From the listing below, return each line that includes "part".

= = = =

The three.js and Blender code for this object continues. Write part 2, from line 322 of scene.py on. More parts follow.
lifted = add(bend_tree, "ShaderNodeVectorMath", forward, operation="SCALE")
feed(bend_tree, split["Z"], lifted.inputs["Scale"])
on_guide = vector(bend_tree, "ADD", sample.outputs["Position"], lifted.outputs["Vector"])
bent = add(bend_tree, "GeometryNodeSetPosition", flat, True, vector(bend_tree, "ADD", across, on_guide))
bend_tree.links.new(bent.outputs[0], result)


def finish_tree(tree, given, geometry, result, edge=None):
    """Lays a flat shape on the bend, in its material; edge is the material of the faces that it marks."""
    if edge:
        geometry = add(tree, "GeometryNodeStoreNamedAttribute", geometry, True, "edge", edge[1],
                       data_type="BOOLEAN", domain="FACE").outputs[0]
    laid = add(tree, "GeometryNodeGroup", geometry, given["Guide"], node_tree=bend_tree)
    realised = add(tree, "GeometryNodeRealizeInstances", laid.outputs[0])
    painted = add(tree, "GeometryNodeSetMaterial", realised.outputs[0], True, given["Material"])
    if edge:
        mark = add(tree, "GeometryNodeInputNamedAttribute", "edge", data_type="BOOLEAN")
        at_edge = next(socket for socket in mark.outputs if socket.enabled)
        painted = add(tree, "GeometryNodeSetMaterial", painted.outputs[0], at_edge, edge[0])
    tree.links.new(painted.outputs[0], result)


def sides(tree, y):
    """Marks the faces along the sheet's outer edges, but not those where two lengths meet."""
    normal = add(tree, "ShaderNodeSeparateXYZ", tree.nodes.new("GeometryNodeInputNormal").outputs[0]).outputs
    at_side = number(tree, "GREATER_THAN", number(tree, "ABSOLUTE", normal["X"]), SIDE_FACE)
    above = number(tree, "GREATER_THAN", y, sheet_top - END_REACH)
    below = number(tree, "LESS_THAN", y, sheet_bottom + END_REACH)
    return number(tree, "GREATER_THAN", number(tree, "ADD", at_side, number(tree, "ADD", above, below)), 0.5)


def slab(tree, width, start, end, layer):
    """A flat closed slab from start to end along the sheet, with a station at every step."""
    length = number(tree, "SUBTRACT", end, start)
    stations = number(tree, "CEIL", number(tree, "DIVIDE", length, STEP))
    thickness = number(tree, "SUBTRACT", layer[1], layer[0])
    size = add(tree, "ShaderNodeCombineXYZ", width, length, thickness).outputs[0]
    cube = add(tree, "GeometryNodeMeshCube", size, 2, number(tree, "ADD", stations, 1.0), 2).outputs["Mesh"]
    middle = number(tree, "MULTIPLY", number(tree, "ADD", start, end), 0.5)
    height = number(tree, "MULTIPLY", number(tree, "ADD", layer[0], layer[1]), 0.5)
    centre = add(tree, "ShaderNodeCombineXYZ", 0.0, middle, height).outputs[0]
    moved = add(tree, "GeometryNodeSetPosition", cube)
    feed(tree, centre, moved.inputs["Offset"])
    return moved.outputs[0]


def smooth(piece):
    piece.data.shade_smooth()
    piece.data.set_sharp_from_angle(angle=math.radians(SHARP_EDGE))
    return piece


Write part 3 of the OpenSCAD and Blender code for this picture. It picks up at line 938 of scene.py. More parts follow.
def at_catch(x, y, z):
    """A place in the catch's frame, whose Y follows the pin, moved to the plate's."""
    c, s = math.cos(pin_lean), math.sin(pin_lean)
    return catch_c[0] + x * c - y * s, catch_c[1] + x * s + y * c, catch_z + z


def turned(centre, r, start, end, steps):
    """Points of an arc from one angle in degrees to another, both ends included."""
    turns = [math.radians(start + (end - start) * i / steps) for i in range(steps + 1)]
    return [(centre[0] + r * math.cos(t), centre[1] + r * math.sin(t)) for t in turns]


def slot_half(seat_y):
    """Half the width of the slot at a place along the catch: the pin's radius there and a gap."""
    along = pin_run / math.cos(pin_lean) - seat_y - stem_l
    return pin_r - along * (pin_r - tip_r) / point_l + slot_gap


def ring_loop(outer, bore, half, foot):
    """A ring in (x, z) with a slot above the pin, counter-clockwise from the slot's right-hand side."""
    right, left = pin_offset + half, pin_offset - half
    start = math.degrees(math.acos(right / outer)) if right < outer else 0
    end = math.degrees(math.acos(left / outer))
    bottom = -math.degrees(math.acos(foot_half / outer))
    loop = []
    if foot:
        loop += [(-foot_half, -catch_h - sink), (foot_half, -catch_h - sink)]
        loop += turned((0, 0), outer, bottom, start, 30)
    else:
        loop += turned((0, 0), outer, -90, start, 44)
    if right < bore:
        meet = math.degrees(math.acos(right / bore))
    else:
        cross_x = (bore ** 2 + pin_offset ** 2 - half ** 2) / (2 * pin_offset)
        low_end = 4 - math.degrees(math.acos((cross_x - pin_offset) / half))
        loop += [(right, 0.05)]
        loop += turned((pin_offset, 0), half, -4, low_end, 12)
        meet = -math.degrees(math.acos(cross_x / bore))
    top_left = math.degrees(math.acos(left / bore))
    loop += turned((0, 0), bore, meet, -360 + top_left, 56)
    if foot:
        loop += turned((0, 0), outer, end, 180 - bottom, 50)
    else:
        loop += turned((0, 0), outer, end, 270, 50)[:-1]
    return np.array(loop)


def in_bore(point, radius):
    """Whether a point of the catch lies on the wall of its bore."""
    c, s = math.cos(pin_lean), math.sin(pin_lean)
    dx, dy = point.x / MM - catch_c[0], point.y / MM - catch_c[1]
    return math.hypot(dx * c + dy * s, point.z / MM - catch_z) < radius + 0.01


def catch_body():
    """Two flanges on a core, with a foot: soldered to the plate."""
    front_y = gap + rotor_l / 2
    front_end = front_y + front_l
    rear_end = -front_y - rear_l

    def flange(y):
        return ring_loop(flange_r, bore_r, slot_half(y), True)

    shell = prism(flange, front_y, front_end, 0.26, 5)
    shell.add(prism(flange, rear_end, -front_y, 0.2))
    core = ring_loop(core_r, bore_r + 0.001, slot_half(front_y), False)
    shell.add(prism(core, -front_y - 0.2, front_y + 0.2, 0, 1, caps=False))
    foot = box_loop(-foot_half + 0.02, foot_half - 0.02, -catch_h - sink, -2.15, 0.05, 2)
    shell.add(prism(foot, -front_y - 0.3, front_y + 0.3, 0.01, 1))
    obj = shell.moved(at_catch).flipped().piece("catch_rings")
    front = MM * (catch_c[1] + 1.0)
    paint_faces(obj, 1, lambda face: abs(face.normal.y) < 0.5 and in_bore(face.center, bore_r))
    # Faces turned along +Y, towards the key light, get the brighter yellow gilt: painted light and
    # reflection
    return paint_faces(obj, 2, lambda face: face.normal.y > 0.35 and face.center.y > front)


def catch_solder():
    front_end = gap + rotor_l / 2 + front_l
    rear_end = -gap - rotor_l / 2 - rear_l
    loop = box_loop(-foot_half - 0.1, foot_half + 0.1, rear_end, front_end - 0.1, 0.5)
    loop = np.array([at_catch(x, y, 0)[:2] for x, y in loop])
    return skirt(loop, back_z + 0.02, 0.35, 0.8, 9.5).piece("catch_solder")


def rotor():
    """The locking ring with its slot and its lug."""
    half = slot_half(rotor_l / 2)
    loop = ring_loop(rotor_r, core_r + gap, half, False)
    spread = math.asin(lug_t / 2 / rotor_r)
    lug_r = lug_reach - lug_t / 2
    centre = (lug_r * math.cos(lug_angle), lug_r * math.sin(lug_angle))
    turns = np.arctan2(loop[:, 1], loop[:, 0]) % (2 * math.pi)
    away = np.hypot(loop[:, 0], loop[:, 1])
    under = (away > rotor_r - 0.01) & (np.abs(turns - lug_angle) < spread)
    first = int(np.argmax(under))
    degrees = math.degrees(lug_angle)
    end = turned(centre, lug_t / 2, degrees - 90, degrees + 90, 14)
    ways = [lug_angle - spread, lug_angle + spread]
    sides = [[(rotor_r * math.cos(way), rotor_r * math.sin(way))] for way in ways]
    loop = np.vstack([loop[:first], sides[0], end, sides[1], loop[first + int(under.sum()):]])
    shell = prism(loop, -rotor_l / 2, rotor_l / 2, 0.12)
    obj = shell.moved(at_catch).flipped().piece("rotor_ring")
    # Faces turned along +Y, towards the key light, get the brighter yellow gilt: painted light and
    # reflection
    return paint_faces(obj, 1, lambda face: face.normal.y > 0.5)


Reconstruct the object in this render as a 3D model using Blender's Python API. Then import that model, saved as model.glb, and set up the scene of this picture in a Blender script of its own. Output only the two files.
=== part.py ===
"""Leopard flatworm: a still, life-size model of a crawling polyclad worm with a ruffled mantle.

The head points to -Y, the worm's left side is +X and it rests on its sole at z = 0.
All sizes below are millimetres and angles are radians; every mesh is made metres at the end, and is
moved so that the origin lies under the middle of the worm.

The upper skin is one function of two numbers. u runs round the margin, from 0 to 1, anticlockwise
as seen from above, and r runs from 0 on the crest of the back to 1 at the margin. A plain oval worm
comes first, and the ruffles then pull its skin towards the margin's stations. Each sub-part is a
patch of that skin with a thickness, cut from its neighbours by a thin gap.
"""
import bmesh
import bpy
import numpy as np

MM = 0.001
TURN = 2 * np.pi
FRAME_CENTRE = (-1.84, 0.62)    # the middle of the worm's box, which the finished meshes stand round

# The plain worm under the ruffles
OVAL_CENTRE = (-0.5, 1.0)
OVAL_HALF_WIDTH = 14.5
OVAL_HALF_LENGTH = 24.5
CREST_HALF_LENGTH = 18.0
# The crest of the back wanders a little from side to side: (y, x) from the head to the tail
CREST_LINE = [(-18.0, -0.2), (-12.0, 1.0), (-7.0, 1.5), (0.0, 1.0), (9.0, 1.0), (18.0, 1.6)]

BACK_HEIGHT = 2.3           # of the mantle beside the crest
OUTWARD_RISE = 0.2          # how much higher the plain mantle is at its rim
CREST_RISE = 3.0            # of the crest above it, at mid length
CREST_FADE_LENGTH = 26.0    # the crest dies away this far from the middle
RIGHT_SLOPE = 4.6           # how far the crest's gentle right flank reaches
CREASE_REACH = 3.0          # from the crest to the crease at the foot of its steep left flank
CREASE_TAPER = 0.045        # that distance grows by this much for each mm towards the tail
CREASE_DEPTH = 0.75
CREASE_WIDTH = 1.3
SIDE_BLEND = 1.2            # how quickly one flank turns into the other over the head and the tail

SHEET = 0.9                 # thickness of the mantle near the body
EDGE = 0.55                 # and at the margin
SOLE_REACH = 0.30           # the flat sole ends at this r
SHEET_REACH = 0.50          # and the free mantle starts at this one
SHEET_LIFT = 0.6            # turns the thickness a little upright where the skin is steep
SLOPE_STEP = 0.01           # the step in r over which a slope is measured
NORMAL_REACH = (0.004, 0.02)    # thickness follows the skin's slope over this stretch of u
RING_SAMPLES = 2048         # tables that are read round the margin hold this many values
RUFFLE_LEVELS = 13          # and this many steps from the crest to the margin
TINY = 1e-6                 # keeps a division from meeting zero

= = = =

▸ FULL SOLUTION:
The three.js and Blender code for this object continues. Write part 2, from line 322 of scene.py on. More parts follow.
Write part 3 of the OpenSCAD and Blender code for this picture. It picks up at line 938 of scene.py. More parts follow.
=== part.py ===
comes first, and the ruffles then pull its skin towards the margin's stations. Each sub-part is a